A center analysis found that on average, the industries losing jobs during the downturn were higher-paying and more likely to provide health insurance than the industries creating jobs since employment turned up last year.

There are some key differences between the minimum wage in Oregon and the one proposed for Florida. Oregon's is more onerous for the restaurant industry. Florida restaurants would be able to count tips of up to $3.02 per hour toward meeting the new $6.15 minimum wage. Oregon restaurants cannot count any tips toward that state's $7.05 minimum.

The Oregon Restaurant Association fought the minimum wage increases and has made repealing the annual cost of living increase and adding a tip credit two of its top priorities.

On top of the statewide minimum wage, the City of Portland has a minimum wage of $8 an hour, which applies to contractors who supply janitorial, security and parking lot attendant services to the city.

Studies done on a national level reach no consensus over whether changes in the minimum wage lead to job loss. Studies from conservative think tanks typically say they do; those published by liberal groups say they don't.

FSU professor Macpherson said increases in the minimum wage reduce employment, but the impact is small and difficult to measure.

"If you're trying to find a relatively small effect, it's not surprising that sometimes you don't find an effect and other times you do," he said. "It's hard to do good research looking at the effects of the minimum wage in an economy that has a lot of things going on at the same time."

Ed Lazare, who analyzed the impact in Oregon for the Center on Budget and Policy Priorities, said moderate increases in the minimum wage have little impact on employment.

"It is unfair to argue that any increase in the minimum wage from any level reduces employment," he said. "A lot of employers who pay the minimum wage are providing local services that people want. Those jobs aren't easily shipped to another state or across the sea. You can't have somebody serving hamburgers from India."

He said businesses should prefer an annual cost-of-living adjustment in the minimum wage like the one proposed for Florida because the increases will be gradual and predictable, making it easy to plan for them.

Both liberals and conservatives agree that the size of the increase and the number of workers affected make a difference in the impact.
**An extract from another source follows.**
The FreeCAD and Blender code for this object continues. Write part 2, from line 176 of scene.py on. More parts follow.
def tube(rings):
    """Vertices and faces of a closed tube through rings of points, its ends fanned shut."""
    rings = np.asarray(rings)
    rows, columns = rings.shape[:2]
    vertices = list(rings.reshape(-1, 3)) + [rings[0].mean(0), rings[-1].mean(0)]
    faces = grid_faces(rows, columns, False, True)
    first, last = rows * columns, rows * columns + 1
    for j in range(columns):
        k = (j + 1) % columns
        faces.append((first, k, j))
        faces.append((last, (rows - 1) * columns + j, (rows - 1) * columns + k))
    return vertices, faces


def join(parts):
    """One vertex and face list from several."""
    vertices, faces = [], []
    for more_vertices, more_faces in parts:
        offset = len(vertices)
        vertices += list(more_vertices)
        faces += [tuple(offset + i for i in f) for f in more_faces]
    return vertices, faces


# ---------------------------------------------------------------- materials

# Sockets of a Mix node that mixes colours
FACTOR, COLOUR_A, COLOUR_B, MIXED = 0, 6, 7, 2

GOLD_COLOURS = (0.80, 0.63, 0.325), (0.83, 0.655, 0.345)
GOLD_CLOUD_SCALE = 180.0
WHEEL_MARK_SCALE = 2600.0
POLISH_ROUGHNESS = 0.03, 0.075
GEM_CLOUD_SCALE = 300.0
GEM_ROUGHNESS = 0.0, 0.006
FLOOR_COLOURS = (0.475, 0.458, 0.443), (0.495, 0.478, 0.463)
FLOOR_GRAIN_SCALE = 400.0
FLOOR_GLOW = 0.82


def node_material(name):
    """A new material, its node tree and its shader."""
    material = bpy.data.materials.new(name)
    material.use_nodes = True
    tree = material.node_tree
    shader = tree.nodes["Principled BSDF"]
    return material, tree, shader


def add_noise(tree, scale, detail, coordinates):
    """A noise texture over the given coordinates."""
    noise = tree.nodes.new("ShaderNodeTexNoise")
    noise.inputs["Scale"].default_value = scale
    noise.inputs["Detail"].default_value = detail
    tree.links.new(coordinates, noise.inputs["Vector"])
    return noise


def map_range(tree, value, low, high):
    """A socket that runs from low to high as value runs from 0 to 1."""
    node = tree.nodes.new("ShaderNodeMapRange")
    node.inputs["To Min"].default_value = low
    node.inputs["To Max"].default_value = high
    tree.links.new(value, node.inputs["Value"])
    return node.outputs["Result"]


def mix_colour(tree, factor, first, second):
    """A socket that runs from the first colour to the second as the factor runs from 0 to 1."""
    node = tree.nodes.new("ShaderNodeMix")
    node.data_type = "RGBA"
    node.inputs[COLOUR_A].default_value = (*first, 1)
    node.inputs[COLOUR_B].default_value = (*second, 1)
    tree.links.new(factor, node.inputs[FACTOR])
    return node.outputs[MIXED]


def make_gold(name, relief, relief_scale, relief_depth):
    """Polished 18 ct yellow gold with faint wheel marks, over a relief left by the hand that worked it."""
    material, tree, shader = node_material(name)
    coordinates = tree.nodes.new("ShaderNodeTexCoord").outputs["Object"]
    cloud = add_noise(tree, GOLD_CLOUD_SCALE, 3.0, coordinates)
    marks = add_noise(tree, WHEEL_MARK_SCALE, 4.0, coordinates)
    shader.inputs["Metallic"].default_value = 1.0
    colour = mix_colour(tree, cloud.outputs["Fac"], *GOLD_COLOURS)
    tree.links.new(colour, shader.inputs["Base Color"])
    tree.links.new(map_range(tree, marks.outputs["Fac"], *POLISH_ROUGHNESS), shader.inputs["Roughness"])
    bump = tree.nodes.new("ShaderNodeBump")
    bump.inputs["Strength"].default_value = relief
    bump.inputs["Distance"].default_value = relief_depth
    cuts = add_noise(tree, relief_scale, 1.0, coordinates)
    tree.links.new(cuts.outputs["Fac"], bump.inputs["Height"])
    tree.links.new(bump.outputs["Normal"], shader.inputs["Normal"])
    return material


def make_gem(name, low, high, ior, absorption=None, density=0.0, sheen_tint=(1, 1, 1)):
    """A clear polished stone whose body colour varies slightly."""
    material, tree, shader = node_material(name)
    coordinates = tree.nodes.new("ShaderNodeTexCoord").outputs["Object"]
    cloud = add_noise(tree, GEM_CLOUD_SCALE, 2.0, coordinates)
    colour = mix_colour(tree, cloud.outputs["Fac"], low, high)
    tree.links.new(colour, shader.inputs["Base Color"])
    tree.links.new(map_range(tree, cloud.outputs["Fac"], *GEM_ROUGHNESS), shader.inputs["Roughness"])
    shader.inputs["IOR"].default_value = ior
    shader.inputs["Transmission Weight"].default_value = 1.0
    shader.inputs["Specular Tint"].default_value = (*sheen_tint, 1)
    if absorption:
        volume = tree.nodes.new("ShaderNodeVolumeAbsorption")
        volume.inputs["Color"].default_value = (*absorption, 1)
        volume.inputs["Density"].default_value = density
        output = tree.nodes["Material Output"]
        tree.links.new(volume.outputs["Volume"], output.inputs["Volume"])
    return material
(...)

Oregon's employers have absorbed a 48 percent increase in the minimum wage since 1996, while Florida's have had only the 8 percent increase in the federal minimum wage. The proposal to raise Florida's minimum wage by $1 represents a 19 percent increase.

One Oregon study estimated that as many as 16 percent of the state's workers benefitted from the increase in the minimum wage, including those who earned just above it.

Relatively few Florida workers will be directly affected; about 377,000 workers, or a little less than 5 percent of the state's 8-million workers, make less than the proposed minimum of $6.15 an hour.